JM: I…no, I said consistent with what the border patrol chief’s been telling me all along, he’s been telling me what he needs, the combination of all these things. You look at the particular location, the particular terrain, and you decide what’s most effective. You don’t want something people can scale in two minutes and then be in the desert, and then you just have put people on the other side of the fence.

HH: But the idea that the fact that someone can dig a tunnel undermines the idea that a fence is effective…we’ll come back.

Just for the record, the technology used to defeat tunnelling has existed since the First World War.

Immigration Debate Update: Third Vote, No Progress

Senator Dorgan (D-North Dakota) introduced an amendment which would remove the provision (from S.2611) allowing a certain number of guest workers into the United States annually–roughly 325,000.

Please remember, these 325,000 guest workers are in addition to the 1.5 million “special” agriculture workers who would be allowed in every year–the agriculture workers would also be eligible for legal permanent residency.

There was a motion to table the amendment (kill it) and…it passed.

Votes: YEA 69 Nay 28

This is not a good day for immigration reform…this means a lot of Republicans voted to basically maintain the status quo.

Good job…umm…conservatives.

Bush’s “New Immigrants” Shoot Up Downtown Stockton, etc

Two of the “new immigrants” Bush said America should be “proud to welcome” injured six in a Sunday night drive-by shooting in downtown Stockton, CA.

(”2 Sought in shooting that left 6 injured,” Warren Lutz, The Record. May 16, 2006)

On Monday night, as Bush waxed poetic about immigration and immigrants, he told the heroic but gratuitous story of wounded Mexican marine Guadalupe Denogean. This is a favorite trick of the open borders crowd…pick one shining example and suggest that every immigrant is equally worthy.

But while Bush was polishing his speech Sunday night, two Sikhs, Pardeep Singh and Kurwant Singh Gadri shot and injured six after a Punjabi festival. The victims ranged in age from 22 to 72.

In a variation on the typical Hispanic drive-by, the Sikhs were driving a late model, silver, 3-series BMW.

Sikh drive-by shootings? No wonder Bush is having a hard time convincing Americans about more immigration.

Immigration Debate Update: Two Votes, No Progress

Another vote:

The Salazar Amendment says the President must certify immigration bill improves national security before provisions are implemented.

Votes: YEA 79 NAY 16

So this one passed–I could be wrong but this amendment seems to accomplish absolutely nothing.

Oh yeah…the Senate is smokin’ right along.

Immigration Debate Update: One Vote, No Progress

Here’s the first floor vote of the day:

The Isakson Amnedment would delay the “earned citizenship program” until Homeland Security Secretary confirms the borders are secure.

This is the GOP getting tough on immigration?

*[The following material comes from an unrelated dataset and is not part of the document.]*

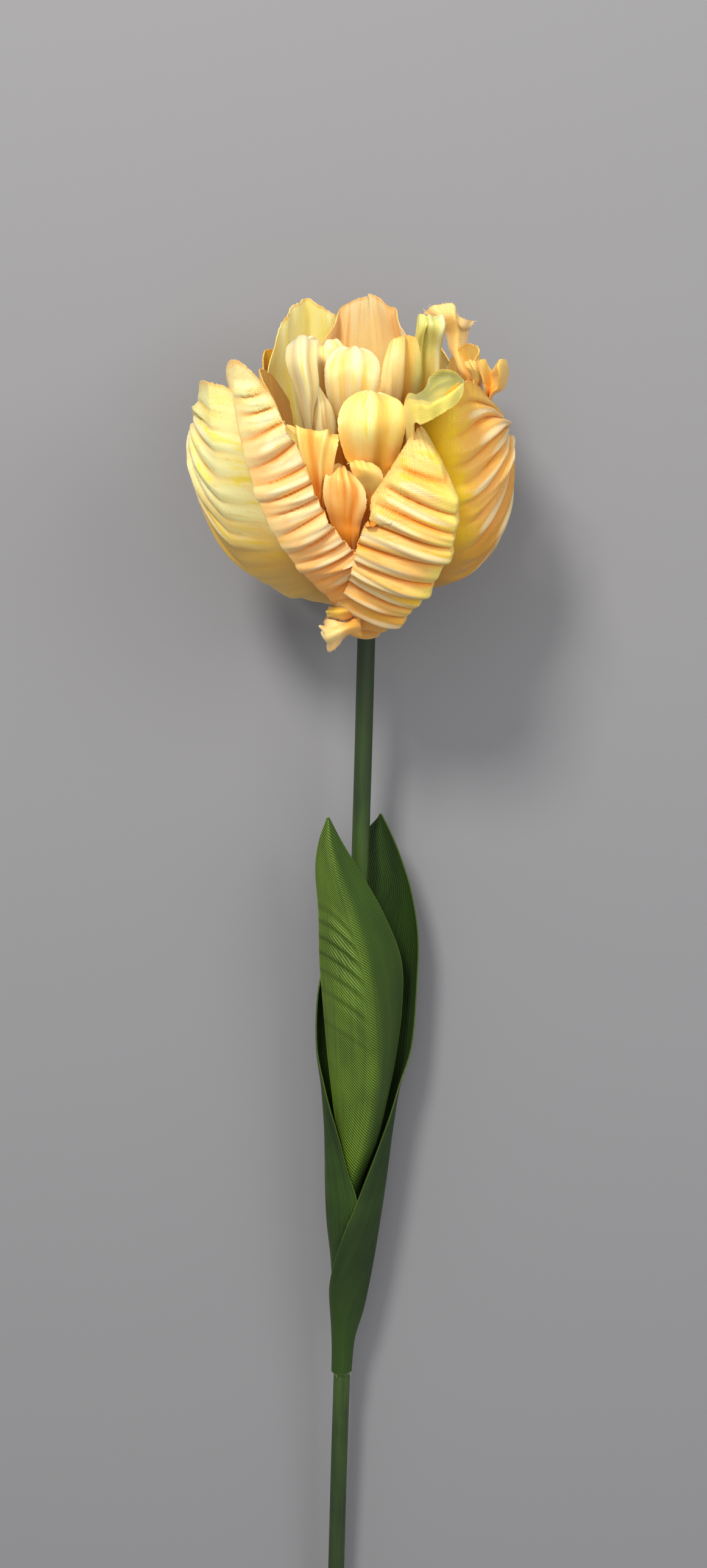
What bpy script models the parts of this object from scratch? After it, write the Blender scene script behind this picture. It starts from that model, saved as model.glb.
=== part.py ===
"""Artificial parrot tulip: one fabric flower head on a wired plastic stem with two fabric leaves.

The stem lies on the surface z = 0 along Y, with the flower at the +Y end, its base HEAD_LIFT above the
surface, and the cut end of the stem on the surface. Lengths are millimetres until a mesh is made.
"""
import math

import bmesh
import bpy
import numpy as np
from mathutils import Matrix

MM = 0.001

STEM_LENGTH = 500.0        # from the base of the flower to the cut end
STEM_RADIUS = 2.7          # plastic coat, outside
BORE_RADIUS = 1.4          # hole in the coat
WIRE_RADIUS = 1.1          # steel wire in the bore
STEM_PLUG = 9.0            # length of stem that sits in the flower's socket
WIRE_PLUG = 8.0            # how far the wire reaches past the flower's base
CLEARANCE = 0.3            # gap between pieces that touch
HEAD_LIFT = 25.1           # height of the flower's base above the surface
NOD = 22.0                 # degrees that the flower's axis tips up from the stem
LEAN = -3.0                # degrees that the flower leans to the left
PETAL_THICKNESS = 0.8      # fabric with its stiffening, as the closed solid holds it
LEAF_THICKNESS = 0.8

SLOPE = math.asin((HEAD_LIFT - STEM_RADIUS) / STEM_LENGTH)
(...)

We’re in trouble…

Votes: YEA 55 Nay 40

Well, no luck in delaying the amnesty.

Bush’s Learn-English Fantasy vs. Immigrant Reality, etc

From Bush’s Monday night speech:

English is also the key to unlocking the opportunity of America. English allows newcomers to go from picking crops to opening a grocery, from cleaning offices to running offices, from a life of low-paying jobs to a diploma, a career, and a home of their own. When immigrants assimilate and advance in our society, they realize their dreams, they renew our spirit, and they add to the unity of America.”

Some one should get the word out to the non-English speakers.

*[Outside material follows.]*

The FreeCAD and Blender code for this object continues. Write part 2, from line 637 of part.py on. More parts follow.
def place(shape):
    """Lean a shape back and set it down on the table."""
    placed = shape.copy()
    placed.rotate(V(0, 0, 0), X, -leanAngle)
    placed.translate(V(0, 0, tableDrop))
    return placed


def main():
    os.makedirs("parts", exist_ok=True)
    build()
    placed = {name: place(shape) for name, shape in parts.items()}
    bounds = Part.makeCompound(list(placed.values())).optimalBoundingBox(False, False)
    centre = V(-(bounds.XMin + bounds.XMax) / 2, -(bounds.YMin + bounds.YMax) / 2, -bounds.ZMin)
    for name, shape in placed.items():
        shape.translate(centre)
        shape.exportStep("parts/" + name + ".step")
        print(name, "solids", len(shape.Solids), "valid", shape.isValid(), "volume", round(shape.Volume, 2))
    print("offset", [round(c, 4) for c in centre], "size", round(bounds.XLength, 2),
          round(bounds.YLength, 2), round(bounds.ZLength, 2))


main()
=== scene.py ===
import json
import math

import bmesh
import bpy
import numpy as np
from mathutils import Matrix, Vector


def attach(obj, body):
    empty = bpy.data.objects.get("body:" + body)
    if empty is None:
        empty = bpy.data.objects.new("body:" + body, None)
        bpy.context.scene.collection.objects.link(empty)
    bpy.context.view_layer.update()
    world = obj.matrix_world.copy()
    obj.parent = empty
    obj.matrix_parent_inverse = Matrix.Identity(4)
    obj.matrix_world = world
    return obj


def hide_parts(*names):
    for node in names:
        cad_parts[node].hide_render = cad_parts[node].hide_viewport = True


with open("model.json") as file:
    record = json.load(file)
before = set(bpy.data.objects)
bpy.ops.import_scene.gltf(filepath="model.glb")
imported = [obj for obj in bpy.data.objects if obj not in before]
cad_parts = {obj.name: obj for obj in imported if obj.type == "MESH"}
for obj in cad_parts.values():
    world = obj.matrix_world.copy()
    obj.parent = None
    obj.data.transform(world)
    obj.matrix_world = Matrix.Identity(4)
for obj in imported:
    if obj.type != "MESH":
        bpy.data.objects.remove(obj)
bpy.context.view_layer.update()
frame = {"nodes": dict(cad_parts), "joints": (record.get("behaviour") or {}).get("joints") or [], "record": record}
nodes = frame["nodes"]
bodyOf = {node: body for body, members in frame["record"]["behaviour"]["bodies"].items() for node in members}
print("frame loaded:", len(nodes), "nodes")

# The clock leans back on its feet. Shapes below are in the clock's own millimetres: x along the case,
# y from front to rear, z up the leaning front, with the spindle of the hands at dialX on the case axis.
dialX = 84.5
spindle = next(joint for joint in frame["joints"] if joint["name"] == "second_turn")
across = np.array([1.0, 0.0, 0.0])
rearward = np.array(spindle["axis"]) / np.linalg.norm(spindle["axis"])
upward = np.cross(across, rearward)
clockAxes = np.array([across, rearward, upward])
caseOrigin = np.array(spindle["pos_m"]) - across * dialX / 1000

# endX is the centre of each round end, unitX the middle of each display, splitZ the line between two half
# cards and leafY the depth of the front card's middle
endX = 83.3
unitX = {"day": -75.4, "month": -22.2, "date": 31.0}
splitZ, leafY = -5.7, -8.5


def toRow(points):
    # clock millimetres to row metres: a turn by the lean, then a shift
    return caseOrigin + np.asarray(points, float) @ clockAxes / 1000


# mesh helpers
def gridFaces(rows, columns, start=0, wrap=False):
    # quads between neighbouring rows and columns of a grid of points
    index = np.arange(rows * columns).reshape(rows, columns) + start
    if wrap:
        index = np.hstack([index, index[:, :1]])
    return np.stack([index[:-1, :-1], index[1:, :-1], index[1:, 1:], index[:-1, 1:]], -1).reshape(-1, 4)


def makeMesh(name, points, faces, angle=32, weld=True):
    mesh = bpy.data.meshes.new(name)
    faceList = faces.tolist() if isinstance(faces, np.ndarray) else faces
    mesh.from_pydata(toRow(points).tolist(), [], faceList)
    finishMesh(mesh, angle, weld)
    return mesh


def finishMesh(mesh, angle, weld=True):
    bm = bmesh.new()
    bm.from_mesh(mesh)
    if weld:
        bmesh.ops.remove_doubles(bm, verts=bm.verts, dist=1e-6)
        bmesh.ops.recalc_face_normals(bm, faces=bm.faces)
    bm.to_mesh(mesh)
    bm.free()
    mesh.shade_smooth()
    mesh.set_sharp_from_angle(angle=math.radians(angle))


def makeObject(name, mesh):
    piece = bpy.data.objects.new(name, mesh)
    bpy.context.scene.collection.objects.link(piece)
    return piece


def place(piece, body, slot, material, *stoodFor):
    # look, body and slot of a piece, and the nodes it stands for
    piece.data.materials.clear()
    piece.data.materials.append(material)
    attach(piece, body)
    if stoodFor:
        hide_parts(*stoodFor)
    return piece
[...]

At the Lodi Adult School, where I teach English as a second language, here’s what’s going on: in the morning class, only two of three rooms are used. One is approximately half full; the other 25 percent full. In the evening, again only two of three rooms are used with roughly the same ratio of students to empty chairs.

What’s interesting about this is that the school is located in a predominantly Hispanic area with high levels of unemployment. That is to say, most in the neighborhood need to learn English and have plenty of time on their hands to do so. And they can easily walk to school.

But as I have repeatedly written: they aren’t interested. And if Bush’s disastrous fantasy should become law, you can bet that mastery of English and “assimilation” by the newly amnestied will not come with it.